## Exercise objective
The entries below contain a line with "make_waistbands()" and a line with "bpy.data.objects.remove(obj)". Quote exactly those two lines and all lines between them.

## Recorded data
☆ ☆ ☆ ☆
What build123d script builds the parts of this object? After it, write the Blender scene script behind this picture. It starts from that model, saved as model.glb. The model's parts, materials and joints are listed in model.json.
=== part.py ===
☆ ☆ ☆ ☆
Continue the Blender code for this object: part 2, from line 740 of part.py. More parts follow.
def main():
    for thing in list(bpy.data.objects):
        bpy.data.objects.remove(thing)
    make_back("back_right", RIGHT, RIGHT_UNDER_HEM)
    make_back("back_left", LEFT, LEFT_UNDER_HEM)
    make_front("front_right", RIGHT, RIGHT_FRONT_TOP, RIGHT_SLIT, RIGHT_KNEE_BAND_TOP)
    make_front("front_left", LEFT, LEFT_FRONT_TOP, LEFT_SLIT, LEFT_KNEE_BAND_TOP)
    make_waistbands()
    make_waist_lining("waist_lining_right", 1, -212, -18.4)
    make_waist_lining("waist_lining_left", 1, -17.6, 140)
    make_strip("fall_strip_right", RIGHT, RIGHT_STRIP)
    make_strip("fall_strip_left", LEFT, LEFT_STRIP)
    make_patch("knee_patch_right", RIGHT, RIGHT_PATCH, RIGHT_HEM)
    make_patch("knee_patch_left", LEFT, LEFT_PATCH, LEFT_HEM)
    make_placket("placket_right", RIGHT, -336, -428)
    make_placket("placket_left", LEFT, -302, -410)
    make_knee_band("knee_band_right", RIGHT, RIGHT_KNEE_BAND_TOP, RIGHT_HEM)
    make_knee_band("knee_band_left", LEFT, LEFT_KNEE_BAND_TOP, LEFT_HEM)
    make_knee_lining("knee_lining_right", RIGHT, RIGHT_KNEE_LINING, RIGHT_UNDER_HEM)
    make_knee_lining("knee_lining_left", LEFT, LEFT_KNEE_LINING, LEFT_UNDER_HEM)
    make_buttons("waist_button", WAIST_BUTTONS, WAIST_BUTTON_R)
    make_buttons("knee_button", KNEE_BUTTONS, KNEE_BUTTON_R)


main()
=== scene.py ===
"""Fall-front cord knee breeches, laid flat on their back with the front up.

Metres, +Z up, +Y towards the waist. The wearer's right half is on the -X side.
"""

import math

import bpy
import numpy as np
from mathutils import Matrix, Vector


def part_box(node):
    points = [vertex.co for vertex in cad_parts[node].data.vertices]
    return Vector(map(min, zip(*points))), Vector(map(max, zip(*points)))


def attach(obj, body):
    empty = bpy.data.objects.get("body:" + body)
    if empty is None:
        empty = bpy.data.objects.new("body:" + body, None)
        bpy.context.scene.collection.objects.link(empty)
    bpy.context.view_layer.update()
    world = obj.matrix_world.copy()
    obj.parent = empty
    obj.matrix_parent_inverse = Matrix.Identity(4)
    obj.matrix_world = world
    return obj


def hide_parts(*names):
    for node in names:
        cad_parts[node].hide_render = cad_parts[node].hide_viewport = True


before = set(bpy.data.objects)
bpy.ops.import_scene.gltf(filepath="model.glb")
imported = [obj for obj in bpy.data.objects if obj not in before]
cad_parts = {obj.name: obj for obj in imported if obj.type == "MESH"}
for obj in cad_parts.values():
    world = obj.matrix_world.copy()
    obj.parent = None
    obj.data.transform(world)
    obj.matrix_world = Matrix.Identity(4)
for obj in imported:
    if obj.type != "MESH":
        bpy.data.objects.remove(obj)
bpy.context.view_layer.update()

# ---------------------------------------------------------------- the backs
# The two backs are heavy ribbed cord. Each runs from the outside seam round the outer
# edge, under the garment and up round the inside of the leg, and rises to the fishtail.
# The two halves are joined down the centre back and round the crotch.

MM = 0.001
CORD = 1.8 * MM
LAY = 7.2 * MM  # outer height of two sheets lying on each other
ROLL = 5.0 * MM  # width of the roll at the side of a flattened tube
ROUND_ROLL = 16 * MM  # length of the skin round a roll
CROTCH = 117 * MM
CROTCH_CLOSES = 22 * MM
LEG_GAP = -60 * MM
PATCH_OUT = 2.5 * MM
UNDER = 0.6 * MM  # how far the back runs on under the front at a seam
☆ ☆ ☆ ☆
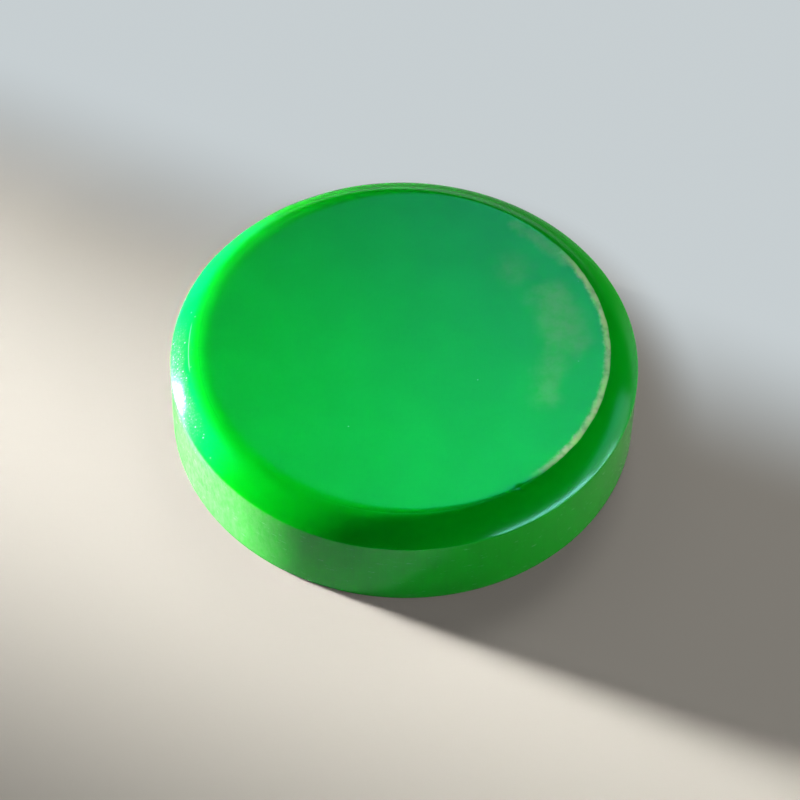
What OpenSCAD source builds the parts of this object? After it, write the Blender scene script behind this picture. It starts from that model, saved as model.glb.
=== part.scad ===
☆ ☆ ☆ ☆
## Solution below
    make_waistbands()
    make_waist_lining("waist_lining_right", 1, -212, -18.4)
    make_waist_lining("waist_lining_left", 1, -17.6, 140)
    make_strip("fall_strip_right", RIGHT, RIGHT_STRIP)
    make_strip("fall_strip_left", LEFT, LEFT_STRIP)
    make_patch("knee_patch_right", RIGHT, RIGHT_PATCH, RIGHT_HEM)
    make_patch("knee_patch_left", LEFT, LEFT_PATCH, LEFT_HEM)
    make_placket("placket_right", RIGHT, -336, -428)
    make_placket("placket_left", LEFT, -302, -410)
    make_knee_band("knee_band_right", RIGHT, RIGHT_KNEE_BAND_TOP, RIGHT_HEM)
    make_knee_band("knee_band_left", LEFT, LEFT_KNEE_BAND_TOP, LEFT_HEM)
    make_knee_lining("knee_lining_right", RIGHT, RIGHT_KNEE_LINING, RIGHT_UNDER_HEM)
    make_knee_lining("knee_lining_left", LEFT, LEFT_KNEE_LINING, LEFT_UNDER_HEM)
    make_buttons("waist_button", WAIST_BUTTONS, WAIST_BUTTON_R)
    make_buttons("knee_button", KNEE_BUTTONS, KNEE_BUTTON_R)


main()
=== scene.py ===
"""Fall-front cord knee breeches, laid flat on their back with the front up.

Metres, +Z up, +Y towards the waist. The wearer's right half is on the -X side.
"""

import math

import bpy
import numpy as np
from mathutils import Matrix, Vector


def part_box(node):
    points = [vertex.co for vertex in cad_parts[node].data.vertices]
    return Vector(map(min, zip(*points))), Vector(map(max, zip(*points)))


def attach(obj, body):
    empty = bpy.data.objects.get("body:" + body)
    if empty is None:
        empty = bpy.data.objects.new("body:" + body, None)
        bpy.context.scene.collection.objects.link(empty)
    bpy.context.view_layer.update()
    world = obj.matrix_world.copy()
    obj.parent = empty
    obj.matrix_parent_inverse = Matrix.Identity(4)
    obj.matrix_world = world
    return obj


def hide_parts(*names):
    for node in names:
        cad_parts[node].hide_render = cad_parts[node].hide_viewport = True


before = set(bpy.data.objects)
bpy.ops.import_scene.gltf(filepath="model.glb")
imported = [obj for obj in bpy.data.objects if obj not in before]
cad_parts = {obj.name: obj for obj in imported if obj.type == "MESH"}
for obj in cad_parts.values():
    world = obj.matrix_world.copy()
    obj.parent = None
    obj.data.transform(world)
    obj.matrix_world = Matrix.Identity(4)
for obj in imported:
    if obj.type != "MESH":
        bpy.data.objects.remove(obj)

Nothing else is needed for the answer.